Dimensional Stability and Machining
Both materials have relatively high coefficients of thermal expansion (~8–13 × 10⁻⁵ in/in/°F) and should be toleranced accordingly. Both UHMW and HDPE creep under sustained load; neither is suitable for applications requiring very tight tolerances under long-term stress without accounting for dimensional change. Both machine readily with carbide or HSS tooling using positive-rake geometries and good chip clearance.
If UHMW must be joined to other components or assembled into a larger structure, use mechanical fasteners, bonded connections with appropriate adhesives, or co-machined features. Do not rely on welding to join UHMW stock shapes.
Cost & Availability
HDPE sheet and rod are among the most cost-effective plastic materials available — pricing is comparable to and often below polypropylene. Standard HDPE sheet (1/4″–2″ thick) and rod are stocked by virtually every plastic distributor in the country.
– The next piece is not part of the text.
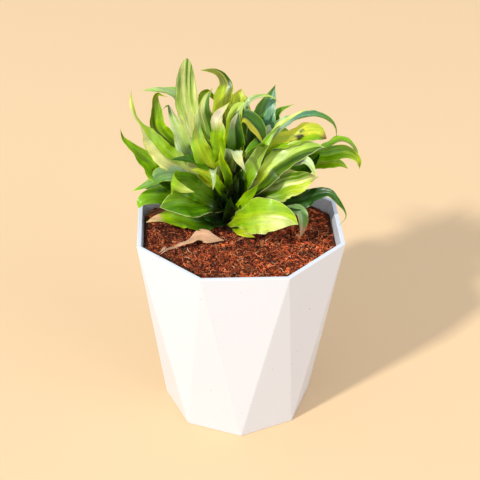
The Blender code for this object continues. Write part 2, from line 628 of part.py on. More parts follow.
def main():
    clear_scene()
    for make, name in ((make_pot, "planter_white"), (make_soil, "coco_peat"),
                       (make_leafy_cane, "leaf_green"), (make_dried_leaf, "dry_leaf")):
        item = make()
        item.data.materials.clear()
        item.data.materials.append(material(name))


main()
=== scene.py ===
"""Looks of a potted compact dracaena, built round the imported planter, peat, plant and dry leaf.

The leaves repeat the tables that the solids were made from, with finer blades. Two small ones in the
crown, small_lime and yellow_edge, lie a little further forward. Lengths in the tables are millimetres.
Z is up, the origin is under the planter, and -Y is the front.
"""

import math
import random

import bpy
import numpy as np
from mathutils import Matrix, Vector, noise


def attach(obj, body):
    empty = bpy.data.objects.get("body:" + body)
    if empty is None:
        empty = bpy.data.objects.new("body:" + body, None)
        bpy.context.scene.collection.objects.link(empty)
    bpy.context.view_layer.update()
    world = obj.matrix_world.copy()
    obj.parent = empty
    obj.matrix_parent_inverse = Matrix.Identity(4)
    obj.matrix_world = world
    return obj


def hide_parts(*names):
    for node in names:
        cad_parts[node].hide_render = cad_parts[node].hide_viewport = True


MM = 0.001

# Camera, as the photo was taken
CAMERA_TARGET = (0.5, 0.0, 120.4)
CAMERA_DISTANCE = 0.735
CAMERA_ELEVATION = 32.0
CAMERA_AZIMUTH = -3.2
CAMERA_ROLL = 0.7
FOCAL_PIXELS = 1164.0
FRAME_PIXELS = 480.0
SENSOR = 36.0
CLIP_START = 0.01

# Floor, sky and lights in metres and watts. Each light has its place, size, power and colour
FLOOR_COLOUR = (0.79, 0.56, 0.318, 1.0)
FLOOR_REACH = 3.0
SKY_COLOUR = (0.86, 0.91, 1.0, 1.0)
SKY_STRENGTH = 0.82
LIGHT_TARGET = (0.0, 0.0, 0.13)
LIGHTS = {
    "key": ((-4.2, -3.9, 4.4), 0.45, 430.0, (1.0, 0.975, 0.93)),
    "fill": ((1.6, -1.4, 1.3), 1.6, 15.0, (0.86, 0.84, 1.0)),
}

# Planter and fill, as in the solids
RIM_FLATS = 127.0
BASE_FLATS = 89.5
POT_HEIGHT = 133.0
WALL = 2.8
FLOOR = 3.0
SIDES = 8
FIT_GAP = 0.3
SOIL_LEVEL = 124.0
SOIL_BUMP = 1.1
SOIL_BUMP_SIZE = 7.0
SOIL_GRAIN = 0.5
SOIL_GRAIN_FINENESS = 2.3
CANE_AT = (-6.0, 8.0)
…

UHMW is more expensive — typically 2–4× HDPE for equivalent sheet thickness — reflecting the higher energy input and longer processing times needed for the extremely high-viscosity resin. However, UHMW's superior wear life in abrasive applications frequently makes it the lower lifecycle cost option despite the higher initial material cost. Standard UHMW sheet (1/4″–4″) and rod are broadly stocked by major plastic distributors.
Common Alternatives
- UHMW vs Polypropylene — For applications where chemical resistance or weldability matter and wear requirements are moderate, polypropylene is an alternative worth considering against both UHMW and HDPE.
- Nylon (PA6, PA6/6) — For wear applications requiring higher strength and stiffness than polyethylene offers, nylon is the next-step material, though UHMW outperforms nylon in abrasion resistance.
- Acetal (Delrin) — For precision machined wear components requiring tighter tolerances and higher stiffness than UHMW or HDPE, acetal is the common upgrade path.